De acordo com o presidente, "é preciso esperar" o Senado ou o Supremo tomarem uma decisão. "O presidente da República, por mais importante que ele seja, não pode dar palpite sobre o que vai ocorrer na Suprema Corte". Esse comentário de Lula foi aplaudido pelas autoridades e empresários hondurenhos e brasileiros presentes à solenidade de assinatura de sete acordo entre os dois países.

Segundo o presidente, até agora, tanto a Câmara quanto o Senado têm votado os projetos de interesse do governo federal. Quando voltar ao Brasil, no domingo, vai consultar seus auxiliares sobre se a crise do Senado passou a atrapalhar a agenda do governo. "Se eu descobrir que o Senado está atrasando, reunirei com o líder do governo e com os líderes partidários e pedirei: nenhum caso individual, por mais importante que seja, pode atrapalhar a votação de coisas de interesse do nosso país".
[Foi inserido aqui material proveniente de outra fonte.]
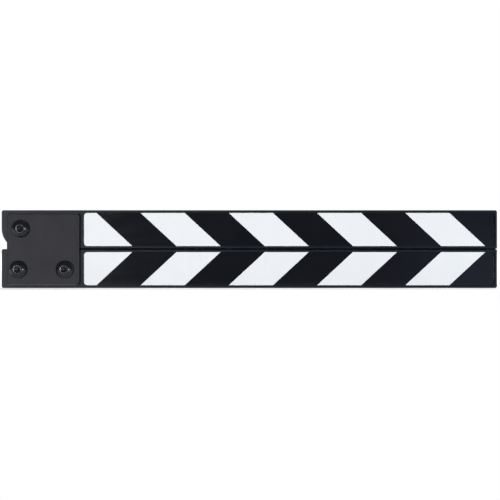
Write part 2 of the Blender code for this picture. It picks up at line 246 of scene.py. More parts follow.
def turned_edge(radius, y, round_by, onwards):
    """Profile points (radius, y) round a turned piece's outer edge, from its face to its side.

    onwards is 1 where y grows from the face to the side, and -1 where it falls.
    """
    edge = quarter_round(round_by, round_by)
    return [(radius - inwards, y + onwards * depth) for inwards, depth in edge]


# Solids


def skin(name, rings, closed=False):
    """A mesh object over a row of rings. A ring of one point is a tip on the axis."""
    shape = bmesh.new()
    loops = [[shape.verts.new(point) for point in ring] for ring in rings]
    following = loops[1:] + loops[:1] if closed else loops[1:]
    for near, far in zip(loops, following):
        sides = max(len(near), len(far))
        for i in range(sides):
            j = (i + 1) % sides
            corners = (
                near[i % len(near)], near[j % len(near)], far[j % len(far)], far[i % len(far)]
            )
            shape.faces.new(dict.fromkeys(corners))
    if not closed:
        for end in (loops[0], loops[-1]):
            if len(end) > 1:
                shape.faces.new(end)
    bmesh.ops.recalc_face_normals(shape, faces=shape.faces)
    mesh = bpy.data.meshes.new(name)
    shape.to_mesh(mesh)
    shape.free()
    solid = bpy.data.objects.new(name, mesh)
    bpy.context.scene.collection.objects.link(solid)
    return solid


def apply_modifiers(solid):
    """Keeps the mesh that the modifiers make, and takes them off."""
    depsgraph = bpy.context.evaluated_depsgraph_get()
    finished = bpy.data.meshes.new_from_object(solid.evaluated_get(depsgraph))
    solid.modifiers.clear()
    solid.data = finished


def cut(solid, *cutters):
    """Takes the cutters out of a solid and deletes them."""
    for cutter in cutters:
        boolean = solid.modifiers.new(cutter.name, "BOOLEAN")
        boolean.operation = "DIFFERENCE"
        boolean.solver = "EXACT"
        boolean.object = cutter
    apply_modifiers(solid)
    for cutter in cutters:
        bpy.data.objects.remove(cutter, do_unlink=True)


def join(solids):
    """Several solids as one object, under the first one's name."""
    shape = bmesh.new()
    for solid in solids:
        shape.from_mesh(solid.data)
    shape.to_mesh(solids[0].data)
    shape.free()
    for spare in solids[1:]:
        bpy.data.objects.remove(spare, do_unlink=True)
    return solids[0]


def smooth(solid):
    """Smooth rounded edges, with the large faces kept flat."""
    solid.data.shade_smooth()
    solid.data.set_sharp_from_angle(angle=SMOOTH_UNDER)
    weighted = solid.modifiers.new("flat faces", "WEIGHTED_NORMAL")
    weighted.keep_sharp = True


def fit(solid, body, slot, material, *nodes):
    """Finishes a piece, and hands it to its body in place of its CAD nodes."""
    smooth(solid)
    solid.data.materials.clear()
    solid.data.materials.append(material)
    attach(solid, body)
    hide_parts(*nodes)
    return solid


# Sticks


def flat_box(node):
    """A node's corners as seen from the front: (x, z) low, (x, z) high, front y, back y."""
    low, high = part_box(node)
    return Vector((low.x, low.z)), Vector((high.x, high.z)), low.y, high.y


def turned_box(node):
    """A node that is round about Y: its centre (x, z), radius, front y and back y."""
    low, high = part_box(node)
    centre = ((low.x + high.x) / 2, (low.z + high.z) / 2)
    return centre, (high.x - low.x) / 2, low.y, high.y


def middle_of(node):
    low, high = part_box(node)
    return (low + high) / 2


def meeting_edge(way):
    """The height of a stick's meeting edge. way is 1 for the upper stick and -1 for the lower."""
    middle = (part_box("lower_stick")[1].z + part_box("upper_stick")[0].z) / 2
    return middle + way * MEETING_GAP / 2


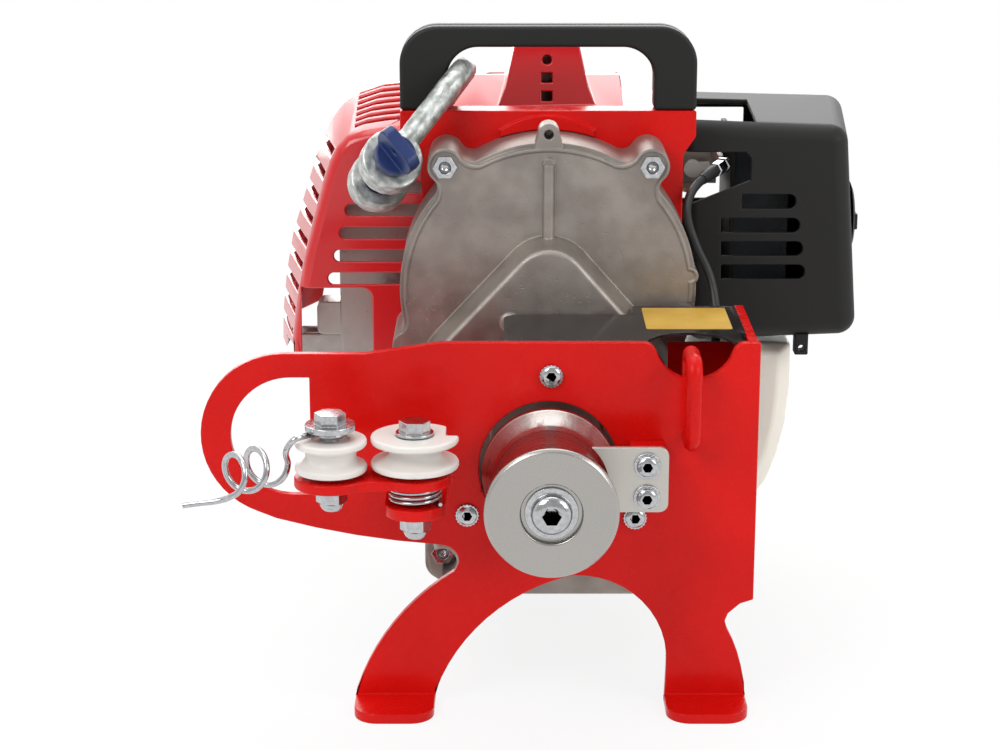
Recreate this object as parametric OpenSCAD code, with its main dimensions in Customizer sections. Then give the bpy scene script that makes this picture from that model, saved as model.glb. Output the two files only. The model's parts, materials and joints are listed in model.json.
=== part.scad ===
// Engine-driven capstan rope winch. A bent steel plate stands on two feet and carries the
// capstan, a sprung pair of rope rollers and a die-cast gear case. A small two-stroke engine
// with its tank stands behind the plate, under a slotted cowl and a carrying handle.
//
// Depths are measured along +Y from the front face of the steel plate, heights from the ground,
// and X from the capstan's axis. in_frame() moves that layout to the frame whose origin is the
// middle of the footprint.

/* [Front plate] */
// Thickness of the steel front plate
plate_t = 5; // [4:0.5:6]
// Height of the plate's top edge
plate_top = 189; // [188.6:0.1:190]
// X of the plate's right edge, where it bends back into a flange
plate_right = 103; // [102:0.5:106]
// Depth of the right-hand flange
flange_d = 86; // [60:1:86]
// Radius of the hole that the capstan's rear flange sits in
plate_hole_r = 34.5; // [33.5:0.1:36]
// How far the feet reach forward
foot_reach = 26; // [20:1:40]

/* [Capstan] */
// Height of the capstan's axis
capstan_z = 125; // [125:1:125]
// Radius of the capstan's flanges
capstan_r = 31.7; // [30:0.1:32]
// Radius of the capstan's rear flange
rear_flange_r = 33; // [32:0.1:33.2]
// Radius of the capstan's neck, where the rope wraps
neck_r = 26.5; // [24:0.5:27]
// How far the capstan reaches forward of the plate
capstan_reach = 70; // [66:1:74]
// Radius of the output shaft
shaft_r = 10; // [10:1:10]

/* [Rope rollers] */
// X of the fixed roller's bolt
fixed_x = -64.2; // [-66:0.1:-62]
// Depth of the fixed roller's bolt
fixed_d = -45; // [-46:0.5:-44]
// X of the swinging roller's bolt
swing_x = -103.5; // [-106:0.1:-102]
// Depth of the swinging roller's bolt
swing_d = -50; // [-51:0.5:-49]
// Radius of the fixed roller
fixed_r = 20.8; // [19:0.1:21]
// Radius of the swinging roller
swing_r = 17; // [15:0.1:17.5]
// Diameter of the torsion spring's wire
spring_wire = 1.8; // [1.6:0.1:1.8]
// Diameter of the pigtail guide's wire
pigtail_wire = 3; // [2.5:0.1:3.5]

/* [Gear case] */
// Height of the engine's crank axis
crank_z = 195; // [195:1:195]
// Radius of the round upper part of the gear cover
disc_r = 75; // [74:0.5:77]
// Depth of the front of the gear cover's raised hump
hump_d = 64; // [64:1:64]
// Depth of the front of the gear cover's disc
disc_d = 84; // [84:1:84]
// Depth of the joint between the gear cover and the handle plate
joint_d = 128; // [128:1:128]
// Gear module of the planetary stage
planet_module = 1; // [1:1:1]
// Gear module of the output stage
output_module = 1.75; // [1.75:1:1.75]

/* [Handle] */
// Left edge of the handle
handle_left = -77; // [-80:1:-76]
// Right edge of the handle
handle_right = 80; // [78:1:82]
// Height of the top of the handle
handle_top = 326.8; // [322:0.2:332]
// Front-to-back thickness of the handle
handle_t = 18; // [16:1:20]

/* [Engine] */
// Depth of the front of the cowl
cowl_d = 166; // [164:1:167]
// Wall of the cowl
cowl_wall = 2.6; // [2:0.1:3]
// Depth of the rear of the starter cover, the rearmost face
rear_d = 290; // [288:1:292]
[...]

Lula evitou entrar no mérito das acusações feitas contra Renan desde o início da crise, quando o senador foi acusado de ter custeado despesas pessoais por meio de uma empreiteira. O presidente chegou a fazer declaração pública entendida como um gesto de apoio a Renan, quando recomendou que se deveria evitar pré-julgamentos. Mas Lula já foi informado por assessores que a situação de Renan agravou-se e tornou insustentável a permanência na presidência do Senado. Talvez possa evitar a cassação por quebra do decoro parlamentar, se renunciar ao cargo.

De Tegucigalpa, Lula partiria ainda ontem à noite para a Nicarágua, e, depois, completaria seu roteiro com visitas a Jamaica e Panamá. Entre os acordos assinados em Honduras, Lula aposta mais aposta na associação para produzir etanol e biodiesel no país. Tem a boa vontade do presidente José Manuel Zelaya Rosales, que fez da produção do etanol uma das principais promessas de campanha eleitoral.

Etanol e biocombustível permeiam a viagem de Lula. Na comitiva para Honduras foram incorporados 15 empresários do setor do álcool e açúcar. Os acordos estimulam parcerias entre empresários brasileiros e locais. O governo estima que só o mercado americano tem um potencial para absorver 1,3 bilhão de litros ao ano.

A decisão da Califórnia e da Flórida de admitir a mistura de 10% de álcool à gasolina deixou governo e empresários ainda mais otimistas. Mas, até agora, não se apresentou nenhum projeto concreto. Só na Jamaica, Lula inaugurará uma uma planta de etanol com participação de empresas brasileiras. Lula não deu muitas esperanças em relação à pesquisa do mar hondurenho pela Petrobras, argumentando que é decisão da empresa, que é pública, com participação de capital privado e ações negociadas na bolsa de Nova York. Mas prometeu se empenhar para atender a um eventual pedido do presidente Zelaya.

Foi a primeira visita de um presidente brasileiro a Honduras, em 101 anos de relações diplomáticas, estabelecidas pelo barão de Rio Branco. Apesar de uma relação irrelevante, o Brasil atuou em favor de Honduras em algumas situações. Teve papel importante, por exemplo, no perdão da dívida de US$ 1,3 bilhão que o país mantinha com o Banco Interamericano de Desenvolvimento (BID). Auxilia os hondurenhos também no combate à Aids, que tem níveis altos de incidência no país. Mas o comércio bilateral aumenta expressivamente desde 1977, e passou de US$ 28,5 milhões para US$ 144 milhões em 2006. O superávit comercial do Brasil é "predominante e crescente, atingindo o saldo de US$ 139 milhões em 2006", diz estudo da Confederação Nacional da Indústria (CNI).